# Parkerizing ... can it be this easy??



## bikiba (Oct 28, 2014)

So i have been derusting my rollfast each night and the black parkerized areas have just been destroyed. I can see black on the pedal cups and every where else, but it is just bad.

Could it be this easy to bring it back? i'm not going to touch the hub, but for the pedal shaft/pieces this seems almost too good to be true...
https://www.youtube.com/watch?v=IZ1Qy1y-Etg


----------



## zephyrblau (May 16, 2016)

are you sure those parts are "parked" ? ...or could they be black oxide ? in either case I'd google this looking for feedback on durability. 
I have a need for black oxide on vintage car parts & just like this example there is a DIY process that is easy & looks great. the downside is everybody say 'don't bother' as the home setup  doesn't last. YMMV.


----------



## momo608 (May 16, 2016)

You can do stove top black parkerizing/manganese phosphate the same as done for the US military and it is very easy. It is rust resistant and does not wipe off. That guy in the video is using a microwave? He's got the sandblasting right though. I didn't think you were supposed to put metal in a microwave!. Obviously the temperature cannot be controlled so I question the quality of the outcome.  All you need to do is heat the solution to 195 degrees in a stainless pan and dip the parts. For black also called charcoal you need manganese phosphate.

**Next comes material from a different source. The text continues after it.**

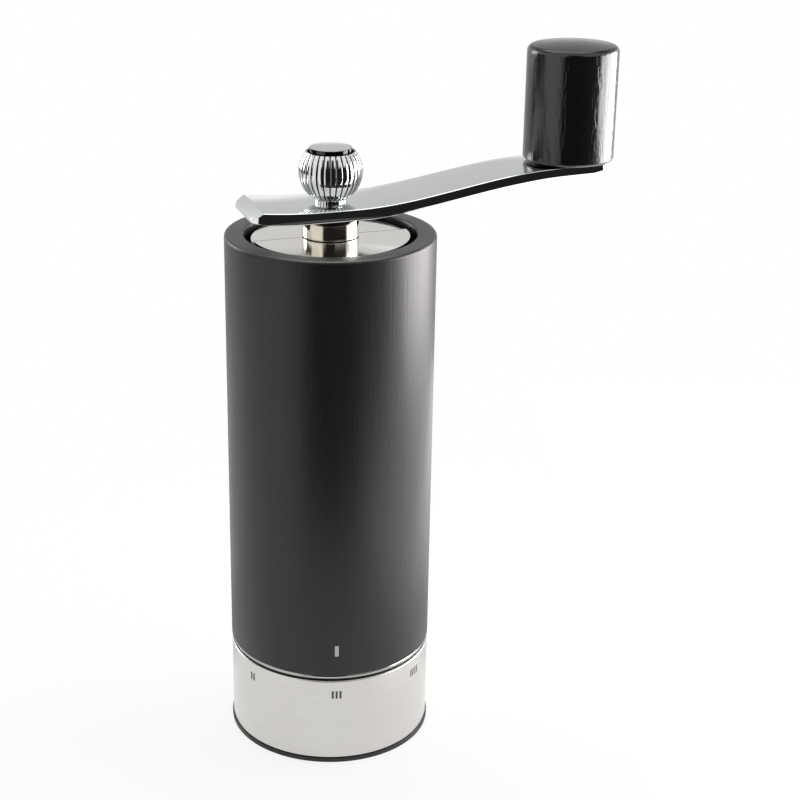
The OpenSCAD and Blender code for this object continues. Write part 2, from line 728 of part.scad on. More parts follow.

I have been using the stuff from this guy for at least 10 years now. Met him at a gun show. For whatever it's worth all the people I recommended to use his product say it is better than what they were using before.
http://www.palmettoenterprises.net/Palmetto_Enterprises/-About_Palmetto_Enterprises-.html

You are only limited by the size of the stainless container you can heat to 190 to 200 degrees. I have a stainless pan that can straddle two burners  on my stove to do bigger parts.

Here are some barrels I did a few years back in a stainless tube I welded end caps on and heated with an acetylene torch. This was at the limit I could heat up this way. It worked and saved me plenty in having been able to do it myself. These barrels are 6 feet long.


----------



## Pantmaker (Jun 6, 2016)

When all hell breaks loose, I want the guy with those barrels on my side.


----------